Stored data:
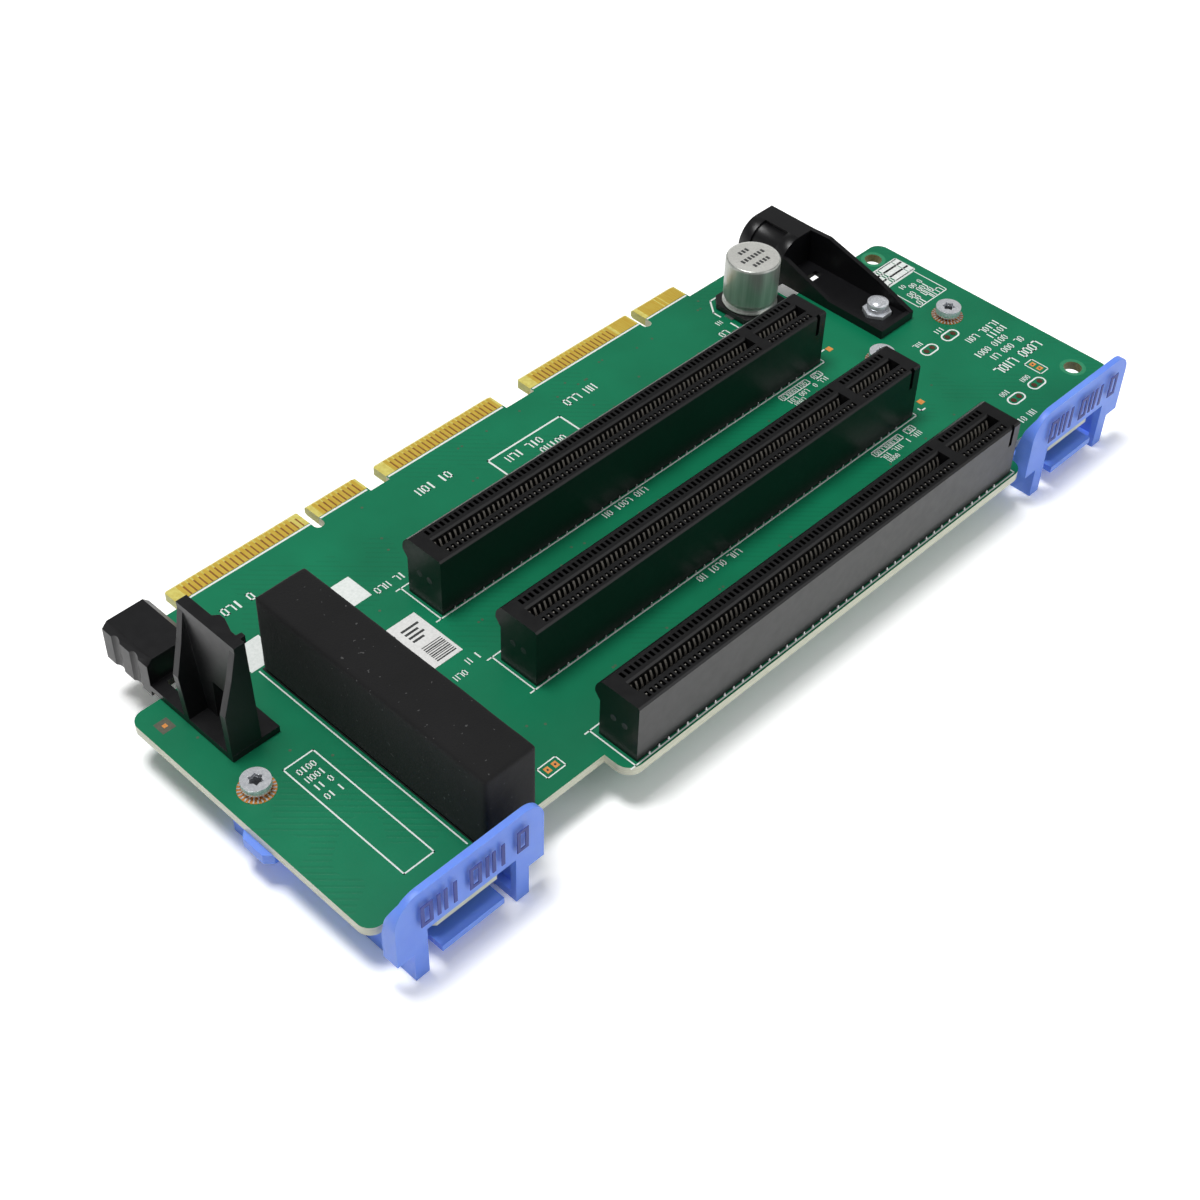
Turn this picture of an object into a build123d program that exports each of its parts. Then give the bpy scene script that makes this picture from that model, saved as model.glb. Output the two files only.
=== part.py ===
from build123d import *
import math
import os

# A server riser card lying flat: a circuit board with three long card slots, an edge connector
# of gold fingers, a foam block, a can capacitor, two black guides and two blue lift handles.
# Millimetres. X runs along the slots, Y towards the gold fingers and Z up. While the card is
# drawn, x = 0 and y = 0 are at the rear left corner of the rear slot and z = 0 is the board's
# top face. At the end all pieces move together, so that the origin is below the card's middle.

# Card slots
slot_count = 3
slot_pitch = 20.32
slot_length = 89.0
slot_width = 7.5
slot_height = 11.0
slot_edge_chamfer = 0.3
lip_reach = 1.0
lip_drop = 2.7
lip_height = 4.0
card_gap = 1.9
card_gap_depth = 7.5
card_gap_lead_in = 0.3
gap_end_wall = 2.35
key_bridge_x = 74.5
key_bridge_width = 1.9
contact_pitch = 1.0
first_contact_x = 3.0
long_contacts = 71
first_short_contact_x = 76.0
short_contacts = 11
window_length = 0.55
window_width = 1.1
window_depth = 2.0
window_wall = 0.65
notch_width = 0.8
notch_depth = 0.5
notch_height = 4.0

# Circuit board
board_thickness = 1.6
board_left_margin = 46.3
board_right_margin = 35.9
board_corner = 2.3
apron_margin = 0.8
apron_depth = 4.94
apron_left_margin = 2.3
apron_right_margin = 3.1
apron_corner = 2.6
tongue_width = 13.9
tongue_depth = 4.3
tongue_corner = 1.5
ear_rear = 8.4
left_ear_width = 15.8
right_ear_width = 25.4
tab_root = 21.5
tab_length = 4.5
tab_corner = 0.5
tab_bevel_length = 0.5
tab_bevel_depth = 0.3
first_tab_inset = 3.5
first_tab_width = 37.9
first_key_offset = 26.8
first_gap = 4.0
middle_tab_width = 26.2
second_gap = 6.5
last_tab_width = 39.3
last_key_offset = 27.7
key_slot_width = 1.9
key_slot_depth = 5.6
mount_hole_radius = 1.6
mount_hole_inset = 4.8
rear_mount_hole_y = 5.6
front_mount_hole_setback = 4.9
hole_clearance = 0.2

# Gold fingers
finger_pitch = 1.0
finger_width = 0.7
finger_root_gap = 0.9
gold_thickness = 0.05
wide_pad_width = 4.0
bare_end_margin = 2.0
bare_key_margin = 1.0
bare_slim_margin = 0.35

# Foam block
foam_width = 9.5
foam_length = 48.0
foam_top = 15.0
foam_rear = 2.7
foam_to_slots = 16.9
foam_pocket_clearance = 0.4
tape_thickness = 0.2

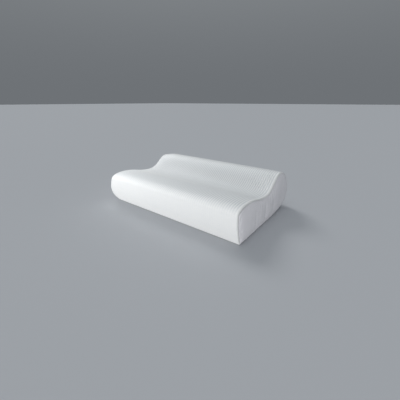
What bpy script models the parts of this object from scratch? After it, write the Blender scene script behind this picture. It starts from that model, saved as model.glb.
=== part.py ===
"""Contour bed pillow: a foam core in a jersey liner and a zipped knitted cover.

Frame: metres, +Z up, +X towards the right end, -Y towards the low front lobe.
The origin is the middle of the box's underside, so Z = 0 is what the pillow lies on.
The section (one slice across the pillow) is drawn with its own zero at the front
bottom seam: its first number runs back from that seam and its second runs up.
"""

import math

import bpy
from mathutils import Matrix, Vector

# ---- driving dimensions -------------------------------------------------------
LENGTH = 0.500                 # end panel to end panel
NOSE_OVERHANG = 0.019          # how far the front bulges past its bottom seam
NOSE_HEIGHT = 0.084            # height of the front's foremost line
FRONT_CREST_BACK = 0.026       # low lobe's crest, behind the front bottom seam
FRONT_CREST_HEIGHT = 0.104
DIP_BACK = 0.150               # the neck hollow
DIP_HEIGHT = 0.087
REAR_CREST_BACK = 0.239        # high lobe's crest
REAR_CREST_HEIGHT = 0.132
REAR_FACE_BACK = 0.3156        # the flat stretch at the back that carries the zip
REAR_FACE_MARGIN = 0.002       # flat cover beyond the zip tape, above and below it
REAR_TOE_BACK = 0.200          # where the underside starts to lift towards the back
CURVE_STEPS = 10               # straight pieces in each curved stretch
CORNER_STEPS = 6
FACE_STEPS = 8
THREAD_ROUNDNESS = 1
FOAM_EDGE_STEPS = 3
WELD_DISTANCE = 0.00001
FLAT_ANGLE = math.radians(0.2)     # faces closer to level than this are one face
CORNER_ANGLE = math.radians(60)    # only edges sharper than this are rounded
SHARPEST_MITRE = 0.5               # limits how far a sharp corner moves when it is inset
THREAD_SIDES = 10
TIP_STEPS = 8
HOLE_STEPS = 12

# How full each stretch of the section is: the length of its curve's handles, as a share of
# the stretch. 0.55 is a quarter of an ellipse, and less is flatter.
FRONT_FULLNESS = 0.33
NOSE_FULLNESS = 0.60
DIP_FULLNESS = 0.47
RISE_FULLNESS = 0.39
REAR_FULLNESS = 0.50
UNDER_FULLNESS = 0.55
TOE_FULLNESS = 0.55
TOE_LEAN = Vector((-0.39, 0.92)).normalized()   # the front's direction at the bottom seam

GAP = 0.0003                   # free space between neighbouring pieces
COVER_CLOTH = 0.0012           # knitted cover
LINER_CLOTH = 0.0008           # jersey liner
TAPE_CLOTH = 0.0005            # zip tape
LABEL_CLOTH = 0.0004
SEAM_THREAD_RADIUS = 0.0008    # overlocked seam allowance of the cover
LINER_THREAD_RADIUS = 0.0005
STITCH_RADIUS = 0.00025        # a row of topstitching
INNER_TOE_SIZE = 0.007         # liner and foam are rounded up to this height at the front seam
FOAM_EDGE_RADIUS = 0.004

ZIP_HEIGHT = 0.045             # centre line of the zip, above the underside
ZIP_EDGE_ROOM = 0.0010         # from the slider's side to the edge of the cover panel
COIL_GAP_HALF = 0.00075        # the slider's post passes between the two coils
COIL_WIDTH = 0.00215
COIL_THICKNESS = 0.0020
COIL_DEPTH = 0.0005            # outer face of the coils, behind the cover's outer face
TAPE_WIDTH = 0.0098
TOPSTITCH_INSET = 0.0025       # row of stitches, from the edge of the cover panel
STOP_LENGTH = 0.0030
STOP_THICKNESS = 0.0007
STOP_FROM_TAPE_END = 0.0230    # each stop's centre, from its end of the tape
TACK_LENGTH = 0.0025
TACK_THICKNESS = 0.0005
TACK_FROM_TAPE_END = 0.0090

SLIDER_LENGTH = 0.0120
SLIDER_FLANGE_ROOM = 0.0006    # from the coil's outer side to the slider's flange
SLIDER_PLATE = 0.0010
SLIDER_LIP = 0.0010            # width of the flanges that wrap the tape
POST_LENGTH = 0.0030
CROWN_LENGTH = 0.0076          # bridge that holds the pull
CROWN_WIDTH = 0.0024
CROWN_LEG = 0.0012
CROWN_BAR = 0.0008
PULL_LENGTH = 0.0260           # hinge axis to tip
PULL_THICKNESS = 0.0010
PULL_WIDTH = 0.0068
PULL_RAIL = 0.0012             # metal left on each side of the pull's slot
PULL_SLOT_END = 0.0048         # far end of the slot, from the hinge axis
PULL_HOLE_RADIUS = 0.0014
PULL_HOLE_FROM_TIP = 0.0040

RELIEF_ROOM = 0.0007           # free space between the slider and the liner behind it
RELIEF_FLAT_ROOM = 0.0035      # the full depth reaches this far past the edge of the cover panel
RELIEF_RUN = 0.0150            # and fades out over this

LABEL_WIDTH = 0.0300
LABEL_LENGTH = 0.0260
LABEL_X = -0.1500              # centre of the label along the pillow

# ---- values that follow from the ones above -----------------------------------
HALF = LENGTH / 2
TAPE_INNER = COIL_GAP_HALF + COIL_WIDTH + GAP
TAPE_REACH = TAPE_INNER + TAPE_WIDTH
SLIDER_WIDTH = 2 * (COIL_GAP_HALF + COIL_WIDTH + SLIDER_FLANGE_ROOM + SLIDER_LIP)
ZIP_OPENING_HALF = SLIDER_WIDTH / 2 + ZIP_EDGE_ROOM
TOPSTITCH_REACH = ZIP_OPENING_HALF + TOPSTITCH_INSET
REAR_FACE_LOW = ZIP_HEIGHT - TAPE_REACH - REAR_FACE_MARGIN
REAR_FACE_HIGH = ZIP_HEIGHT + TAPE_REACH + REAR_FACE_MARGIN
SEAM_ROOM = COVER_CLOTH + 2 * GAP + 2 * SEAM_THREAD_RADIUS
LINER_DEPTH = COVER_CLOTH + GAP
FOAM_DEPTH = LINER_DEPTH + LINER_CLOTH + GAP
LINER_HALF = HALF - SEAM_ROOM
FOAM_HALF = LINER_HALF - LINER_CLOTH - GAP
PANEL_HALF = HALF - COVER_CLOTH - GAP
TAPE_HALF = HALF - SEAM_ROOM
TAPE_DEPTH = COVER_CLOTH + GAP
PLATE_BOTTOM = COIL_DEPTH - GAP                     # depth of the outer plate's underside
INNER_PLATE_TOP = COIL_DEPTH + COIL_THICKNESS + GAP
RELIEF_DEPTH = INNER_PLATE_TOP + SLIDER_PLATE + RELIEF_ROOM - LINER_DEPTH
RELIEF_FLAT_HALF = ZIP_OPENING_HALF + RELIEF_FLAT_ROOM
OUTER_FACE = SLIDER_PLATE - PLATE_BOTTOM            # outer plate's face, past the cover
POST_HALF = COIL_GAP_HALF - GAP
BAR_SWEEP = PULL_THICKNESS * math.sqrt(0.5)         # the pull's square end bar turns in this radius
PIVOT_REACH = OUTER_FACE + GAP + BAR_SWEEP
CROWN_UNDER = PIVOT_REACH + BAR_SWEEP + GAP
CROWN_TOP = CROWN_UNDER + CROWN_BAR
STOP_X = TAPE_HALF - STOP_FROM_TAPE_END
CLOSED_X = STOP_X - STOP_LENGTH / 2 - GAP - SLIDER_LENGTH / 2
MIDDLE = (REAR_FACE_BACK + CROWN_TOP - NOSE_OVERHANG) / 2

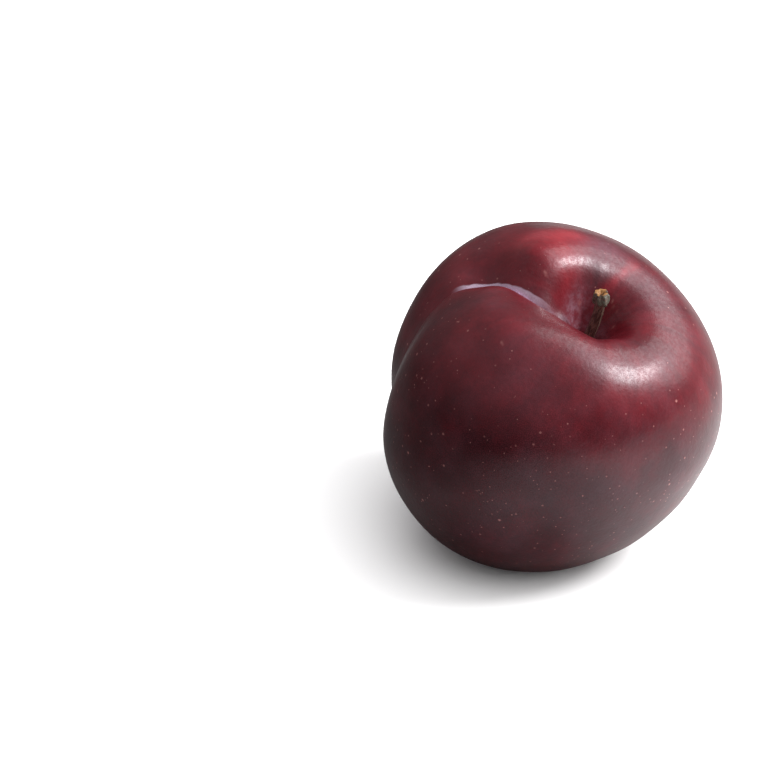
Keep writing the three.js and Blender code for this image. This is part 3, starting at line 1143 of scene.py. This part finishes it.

- SET PROBLEM
Please return, exactly as they appear, the lines starting at the one that contains "What bpy script" and ending at the one that contains "zipped knitted cover.".

- RESPONSE BELOW
What bpy script models the parts of this object from scratch? After it, write the Blender scene script behind this picture. It starts from that model, saved as model.glb.
=== part.py ===
"""Contour bed pillow: a foam core in a jersey liner and a zipped knitted cover.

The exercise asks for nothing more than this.